Using the listing below, copy exactly the lines from the one containing "doc.recompute()" to the one containing "obj.matrix_world = world", both lines included, and no others.

╭─ Given information

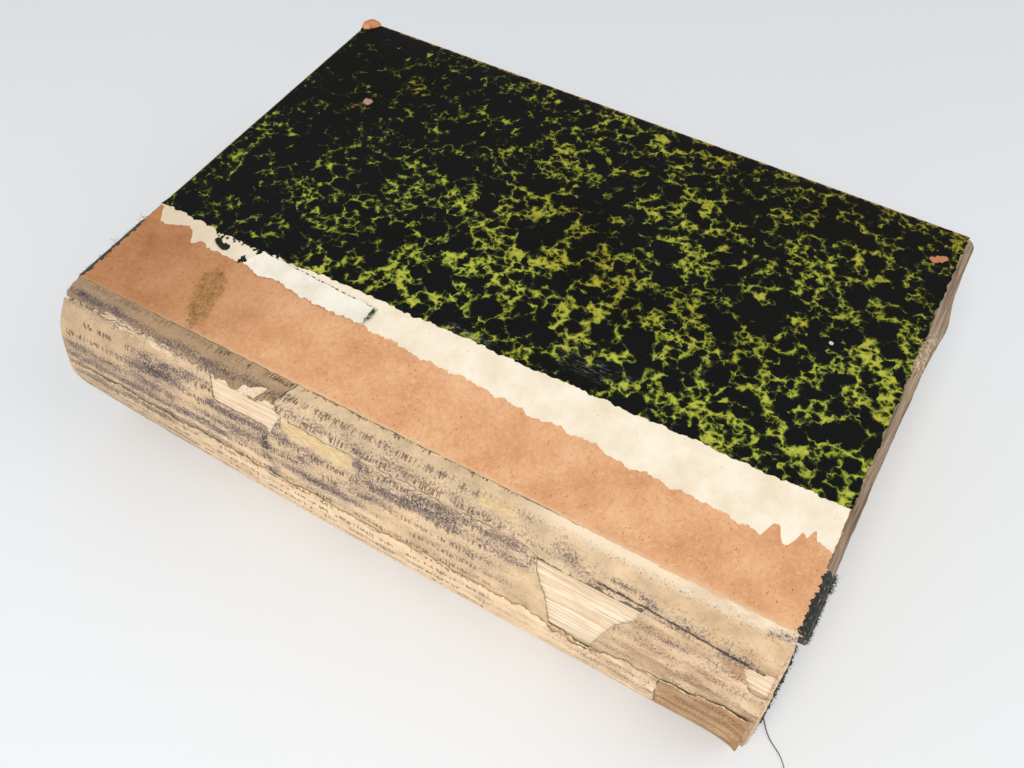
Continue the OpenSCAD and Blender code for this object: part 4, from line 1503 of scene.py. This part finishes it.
def build_tail_rim():
    """A thin rolled rim of paper along the linings' tail end."""
    s0, s1, width = arc_at(6), arc_at(108), 0.8 * MM

    def place(s, t, side):
        wander = 0.20 * MM * noise.noise(Vector((s * 130, 5.0, 2.0)))
        lift = (0.35 + 0.30 * math.sin(math.pi * t / width) + 0.12 * side) * MM
        x, z = back_point(angle_at(s), lift, LINING_TAIL)
        z = min(z, BOOK_TOP - (0.2 - 0.1 * side) * MM)
        return (float(x), LINING_TAIL - 0.35 * MM + t + wander, float(z))

    outline = [(s, 0.08 * MM * rough(s, 97, 2 * MM)) for s in line(s0, s1, 0.5 * MM)]
    outline += [(s, width + 0.10 * MM * rough(s, 98, 2 * MM)) for s in line(s1, s0, 0.5 * MM)]
    piece = paper("lining_tail_rim", outline, 0.3 * MM, place, (FIBRE,))
    attach(piece, "block", "lining_paper")


def build_white_scrap():
    """A bright torn scrap of white paper over the upper lining, beside the bare folds."""
    corners = [
        (42.3, 7.4), (41.6, 5.6), (39.4, 5.3), (37.6, 4.6), (35.4, 3.9), (35.4, 4.9),
        (36.6, 6.2), (37.4, 7.4), (39.6, 7.3), (41.0, 8.0),
    ]
    outline = torn_shape(corners, 0.14, 0.22, seed=95, grain=0.5)

    def place(y, s, side):
        lift = (0.55 + 0.10 * side + 0.25 * math.exp(-(((y - 36 * MM) / (2 * MM)) ** 2))) * MM
        return lining_point(y, s, lift, side)

    skins = (SCRAP, FIBRE)
    piece = paper("white_scrap_on_back", outline, 0.5 * MM, place, skins, rim_slot=1)
    attach(piece, "block", "lining_paper")


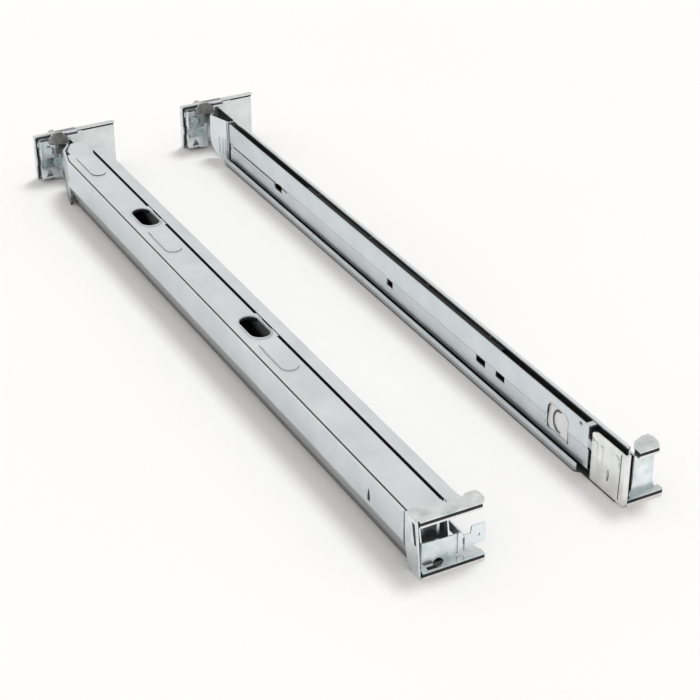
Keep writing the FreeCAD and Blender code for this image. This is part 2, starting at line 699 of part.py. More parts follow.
def lip_pair(body, top_span, low_span, top_front, low_front):
    """The two folded lips of a front bracket, which open forwards, at its top and bottom."""
    lip, cover, base, deep = D["lip_height"], D["lip_cover"], D["lip_base"], D["lip_depth"]
    top = height
    y0, y1 = top_front, low_front
    add(body, "YZ_Plane", top_span[0], top_span[1] - top_span[0], ("outline", [
        (y0, top - cover), (y0, top), (y0 + deep, top), (y0 + deep, top - lip), (y0, top - lip),
        (y0, top - lip + base), (y0 + deep - 1, top - lip + base), (y0 + deep - 1, top - cover)]))
    add(body, "YZ_Plane", low_span[0], low_span[1] - low_span[0], ("outline", [
        (y1, 0), (y1 + deep, 0), (y1 + deep, lip), (y1, lip), (y1, lip - cover),
        (y1 + deep - 1, lip - cover), (y1 + deep - 1, base), (y1, base)]))


def lip_strips(side, x, top_span, low_span, top_front, low_front):
    """The black strips that fill both lips."""
    lip, cover, base, deep = D["lip_height"], D["lip_cover"], D["lip_base"], D["lip_depth"] - 1
    y0, y1 = front + top_front + 0.1, front + low_front + 0.1
    compound(f"{side}_lip_strips", [
        block(x + top_span[0], y0, height - lip + base, x + top_span[1], y0 + deep - 0.1, height - cover),
        block(x + low_span[0], y1, base, x + low_span[1], y1 + deep - 0.1, lip - cover)])


def front_latch(side, x, y, low, mirrored):
    """A hooked lever that turns on an upright pin, with its leaf spring."""
    span = 16
    tall = 12

    def across(points):
        return [((span - a) if mirrored else a, b) for a, b in points]

    latch = new_body(f"{side}_front_latch", x, y, low)
    hub = across([(3, 7.5)])[0]
    add(latch, "XY_Plane", 0, tall, ("circle", hub, 2.6))
    add(latch, "XY_Plane", 0, tall, ("outline", across([
        (3, 8.4), (11.8, 8.4), (13.2, 5), (12.2, 1.6), (14.2, 1.6), (15.4, 5), (14, 10), (3, 10)])))
    cut(latch, "XY_Plane", -0.1, tall + 0.2, ("circle", hub, D["pivot_radius"] + D["pivot_play"]))
    spring = new_body(f"{side}_front_latch_spring", x, y, low + 3)
    add(spring, "XY_Plane", 0, 6, ("outline", across([
        (4, 10), (8, 10), (10.6, 12.6), (10.2, 13), (7.7, 10.5), (4, 10.5)])))
    pin_low = size(1)
    pin_top = height - D["lip_cover"]
    compound(f"{side}_front_latch_pin", [fused([
        rod(x + hub[0], y + hub[1], pin_low, D["pivot_radius"], pin_top - pin_low, "z"),
        flat_bar(8, x + hub[0], y + hub[1], pin_low, 4.6, 1, "z"),
        flat_bar(8, x + hub[0], y + hub[1], pin_top - 1, 4.6, 1, "z")])])


# front bracket of the left rail: lips at top and bottom, a low web plate and a slotted side flange
setback = D["front_setback"]
cover = D["lip_cover"]
bracket_x = panel_x + 0.25
bracket = new_body("left_front_bracket", bracket_x, front, 0)
top_front = D["top_lip_setback"]
low_front = size(0)
lip_span = (2.5, 51.5)
lip_pair(bracket, lip_span, lip_span, top_front, low_front)
gap_x = left_x - channel_start - bracket_x
slide_x = left_x - width - bracket_x
add(bracket, "XY_Plane", height - cover, cover, ("outline", [
    (2.5, top_front), (51.4, top_front), (54, 7.5), (55.6, 10.5), (56, 15), (55.4, 18.5), (54, 20.5), (46.8, 20.5),
    (42.7, 17.8), (slide_x + width, setback), (slide_x, setback), (slide_x, 17.5), (gap_x, 17.5), (gap_x, setback),
    (2.5, setback)]))
add(bracket, "XY_Plane", 0, 1, ("outline", [
    (51, 1), (53.6, 4), (54.6, 9), (52, 16), (43, setback), (2.5, setback), (2.5, 5.5), (40, 5.5), (40, 1)]))
web_y = D["lip_depth"]
add(bracket, "XZ_Plane", web_y, gauge, ("outline", [
    (4.6, 0.5), (32.2, 0.5), (32.2, 23.6), (4.6, 25)]))
cut(bracket, "XZ_Plane", web_y - 0.1, gauge + 0.2, ("outline", [(13.6, 5.3), (22.6, 5.3), (20.4, 8.2), (17.4, 9.6), (14.2, 8)]))
cut(bracket, "XY_Plane", D["lip_height"] - cover - 0.1, cover + 0.2, rectangle(7.5, 1.4, 15, web_y - 1))
wall_x = gap_x - 2 * gauge
add(bracket, "YZ_Plane", wall_x, gauge, ("outline", [
    (web_y + 0.5, 0.5), (46, 6), (46, 35), (18, 35), (12, height - 0.5), (11, height - 0.5), (web_y + 0.5, 20)]))
add(bracket, "YZ_Plane", 4.1, gauge, ("outline", [
    (web_y + 0.5, 0.5), (setback, 0.5), (setback, height - 0.5), (11, height - 0.5), (web_y + 0.5, 22)]))
add(bracket, "YZ_Plane", 0, gauge, ("outline", [
    (0.4, 0), (12, 0), (16, 4), (20.4, 20), (21.3, height), (5.6, height)]))
cut(bracket, "YZ_Plane", -0.1, gauge + 0.2, ("outline", [(5.2, 26.5), (7.6, 26.5), (10.6, 41.5), (8.4, 41.5)]))
add(bracket, "XY_Plane", height - cover, cover, rectangle(gauge - 0.2, 7, 2.7, 21))
add(bracket, "XY_Plane", 0, 1, rectangle(gauge - 0.2, 1, 2.7, 14))
lip_strips("left", bracket_x, (2.8, 51.2), (2.8, 51.2), top_front, low_front)
front_latch("left", bracket_x + 7.7, front + 10.6, size(24), False)

# front tab that closes the left rail's inner member
tab = new_body("left_front_tab", left_x - 2 * gauge, front + 6.2, 0)
add(tab, "YZ_Plane", 0, gauge, rectangle(0, 11.6, 76.2, 19.2))
add(tab, "XZ_Plane", 0, gauge, ("outline", [
    (-5.6, 6.2), (-1.8, 6.2), (-1.8, 19), (-0.2, 19), (-0.2, 7.5), (2.6, 10), (15.9, 10.5), (16.3, 12), (16.3, 25),
    (15.7, 26), (5.3, 26), (4.5, 20.5), (-1.8, 20.5), (-1.8, 23.5), (-5.6, 23.5)]))
cut(tab, "XZ_Plane", -0.1, gauge + 0.2, ("outline", octagon(size(10.8), size(17.7), 1.2)))

# flared guide that closes the right rail's rear end, with three ribs
guide = new_body("right_rear_guide", right_x - 10, body_front + body_length - gauge, 0)
guide_wall = 10 + width - gauge
flare = [(12.6, gauge), (10.4, 8), (7.6, 17), (4.6, 25.2), (3.4, 24.7), (6.4, 16.5), (9.2, 7.6), (10.2, 1.5), (11.4, 1.4)]
add(guide, "XY_Plane", gauge, height - 2 * gauge, ("outline", [
    (11.4, 0), (guide_wall, 0), (guide_wall, gauge)] + flare))
cut(guide, "YZ_Plane", -0.1, 12, end_curve(size(26), gauge, size(22)))
for rib_x, rib_y in ((9.9, 4), (9, 8.4), (7.7, 12.8)):
    add(guide, "XY_Plane", 7, 17, rectangle(rib_x - 0.7, rib_y - 0.8, rib_x + 0.5, rib_y + 0.8))

# front bracket of the right rail
bracket_x = right_x - 3.5
bracket = new_body("right_front_bracket", bracket_x, front, 0)
top_front, low_front = D["right_top_setback"], D["right_low_setback"]
top_span, low_span = (14.8, 32.2), (8.4, 39.5)
lip_pair(bracket, top_span, low_span, top_front, low_front)
add(bracket, "XY_Plane", 0, 1, rectangle(14.4, low_front + 5.5, 39.5, setback))
add(bracket, "XY_Plane", height - cover, cover, ("outline", [
    (14.8, top_front + 1), (32.1, top_front + 1), (34.5, 8), (35.6, 12), (35.8, 18), (34.5, 21.5), (29, 21.8),
    (20, 18), (16.5, 14), (14.8, 11)]))
add(bracket, "XY_Plane", 0, 1.2, ("outline", [(9, 8.6), (3, 9), (0.4, 9.6), (2, 10.8), (9, 11)]))
web_y = low_front + D["lip_depth"] - 1
add(bracket, "XZ_Plane", web_y, gauge, ("outline", [
    (8.4, 0.5), (39, 0.5), (37, 4.6), (34.5, 7), (33.4, 12), (32.4, height - 0.5), (15.8, height - 0.5), (15.5, 16), (15, 9),
    (13, 5.4), (10.4, 3), (8.4, 1.6)]))
wall_x = right_x + channel_start + gauge - bracket_x
add(bracket, "YZ_Plane", wall_x, gauge, rectangle(web_y, gauge + D["emboss"], 46, 35))
lip_strips("right", bracket_x, (15, 32), (8.7, 39.2), top_front, low_front)
front_latch("right", right_x + 16.4, front + 11.8, size(14), True)

# embossed handle that carries the right rail's inner member forward
handle = new_body("right_front_handle", right_x, front + 5, 0)
foot_z = size(1.5)
arm_low, arm_high = inner_high - 9, inner_high - 2
add(handle, "XY_Plane", foot_z, height - 0.4 - foot_z, ("outline", [
    (0.2, 0), (0.2, 40), (1.2, 44.5), (1.2, 60), (2.4, 60), (2.4, 44.2), (1.4, 39.6), (1.4, gauge),
    (4.6, gauge), (4.6, 0)]))
cut(handle, "YZ_Plane", 0, 3, rectangle(40.4, foot_z - 1, 61, arm_low), rectangle(40.4, arm_high, 61, height))
cut(handle, "YZ_Plane", 0, 3, ("outline", [(34, height), (39, 42), (42.5, 39), (46, 34), (46, height)]))
for where, level, tall, wide in ((36, 29, 15, 5), (28.5, 28, 17, 3.4), (22, 14, 9, 5), (11, 33, 12, 8)):
    slope = 0.3 * wide
    dimple = [(where - wide / 2, level - tall / 2 + slope), (where, level - tall / 2),
              (where + wide / 2, level - tall / 2 + slope), (where + wide / 2, level + tall / 2 - slope),
              (where, level + tall / 2), (where - wide / 2, level + tall / 2 - slope)]
    add(handle, "YZ_Plane", -0.5, 0.9, ("outline", dimple))

doc.recompute()
os.makedirs("parts", exist_ok=True)
for thing in doc.Objects:
    if "Invalid" in thing.State or "Error" in thing.State:
        raise RuntimeError(f"{thing.Name} failed: {thing.State}")
for thing in PARTS:
    shape = thing.Shape
    if shape.isNull() or not shape.isValid():
        raise RuntimeError(f"{thing.Label} has a bad shape")
    shape.exportStep(f"parts/{thing.Label}.step")
    print(thing.Label, len(shape.Solids), [round(v, 1) for v in (
        shape.BoundBox.XMin, shape.BoundBox.XMax, shape.BoundBox.YMin, shape.BoundBox.YMax,
        shape.BoundBox.ZMin, shape.BoundBox.ZMax)])
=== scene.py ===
import math

import bpy
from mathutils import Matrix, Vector
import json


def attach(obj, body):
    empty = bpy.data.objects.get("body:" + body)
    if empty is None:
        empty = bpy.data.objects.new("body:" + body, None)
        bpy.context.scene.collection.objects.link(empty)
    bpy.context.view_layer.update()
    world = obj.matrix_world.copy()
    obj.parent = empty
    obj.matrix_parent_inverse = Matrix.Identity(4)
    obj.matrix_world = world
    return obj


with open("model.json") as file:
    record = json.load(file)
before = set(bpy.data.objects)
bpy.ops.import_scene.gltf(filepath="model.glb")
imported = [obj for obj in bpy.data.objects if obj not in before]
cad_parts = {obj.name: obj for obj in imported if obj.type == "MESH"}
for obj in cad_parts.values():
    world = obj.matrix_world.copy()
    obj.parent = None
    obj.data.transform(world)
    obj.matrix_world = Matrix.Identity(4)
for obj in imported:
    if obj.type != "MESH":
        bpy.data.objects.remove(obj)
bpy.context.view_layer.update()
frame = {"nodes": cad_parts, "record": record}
nodes = frame["nodes"]
slots = {s["node"]: s["material_slot"] for s in frame["record"]["subparts"]}

SIDES = ("left", "right")
MM = 1000  # millimetres in a metre

# Places and sizes of the solids that the pieces made here sit against, in millimetres
FRONT = -365.5  # front edge of the lips
SERVER_FACE = -64.75  # the left rail's face towards the server
CHANNEL_START = 12.8  # width of the ball slide and of the gap behind it
GAUGE = 1.2  # thickness of the channel's sheet
OVAL_WIDTH = 16
OVALS_FROM_FRONT = (292, 511)


# Materials

RAMP_HEIGHT = 50  # millimetres above the floor that a ramp by height covers
CLOUD_EDGES = (0.3, 0.7)  # values of a texture at which the two colours are pure
CLOUD_DETAIL = 4
LINES_SCALE, LINES_DETAIL, LINES_STRETCH, LINES_DEPTH = 420, 2, (1, 0.02, 1), 0.00003
GRAIN_SCALE, GRAIN_DETAIL, GRAIN_DEPTH = 160, 5, 0.00004
ZINC_RELIEF, GRAIN_RELIEF = 0.25, 0.4  # strength of the relief


def new_material(name):
    material = bpy.data.materials.new(name)
    material.use_nodes = True
    tree = material.node_tree
    return material, tree, tree.nodes["Principled BSDF"]


def noise(tree, scale, detail, stretch=(1, 1, 1)):
    """Noise in object coordinates, which are metres in the part's own frame."""
    place = tree.nodes.new("ShaderNodeTexCoord")
    mapping = tree.nodes.new("ShaderNodeMapping")
    mapping.inputs["Scale"].default_value = stretch
    texture = tree.nodes.new("ShaderNodeTexNoise")
    texture.inputs["Scale"].default_value = scale
    texture.inputs["Detail"].default_value = detail
    tree.links.new(place.outputs["Object"], mapping.inputs["Vector"])
    tree.links.new(mapping.outputs["Vector"], texture.inputs["Vector"])
    return texture


def ramp(tree, value, marks):
    """Colours that follow a value, from pairs of the value and the colour there."""
    node = tree.nodes.new("ShaderNodeValToRGB")
    steps = node.color_ramp.elements
    for n, (place, colour) in enumerate(marks):
        step = steps[n] if n < 2 else steps.new(1)
        step.position = place
        step.color = (*colour, 1)
    tree.links.new(value, node.inputs["Fac"])
    return node.outputs["Color"]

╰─

### Response to the exercise
doc.recompute()
os.makedirs("parts", exist_ok=True)
for thing in doc.Objects:
    if "Invalid" in thing.State or "Error" in thing.State:
        raise RuntimeError(f"{thing.Name} failed: {thing.State}")
for thing in PARTS:
    shape = thing.Shape
    if shape.isNull() or not shape.isValid():
        raise RuntimeError(f"{thing.Label} has a bad shape")
    shape.exportStep(f"parts/{thing.Label}.step")
    print(thing.Label, len(shape.Solids), [round(v, 1) for v in (
        shape.BoundBox.XMin, shape.BoundBox.XMax, shape.BoundBox.YMin, shape.BoundBox.YMax,
        shape.BoundBox.ZMin, shape.BoundBox.ZMax)])
=== scene.py ===
import math

import bpy
from mathutils import Matrix, Vector
import json


def attach(obj, body):
    empty = bpy.data.objects.get("body:" + body)
    if empty is None:
        empty = bpy.data.objects.new("body:" + body, None)
        bpy.context.scene.collection.objects.link(empty)
    bpy.context.view_layer.update()
    world = obj.matrix_world.copy()
    obj.parent = empty
    obj.matrix_parent_inverse = Matrix.Identity(4)
    obj.matrix_world = world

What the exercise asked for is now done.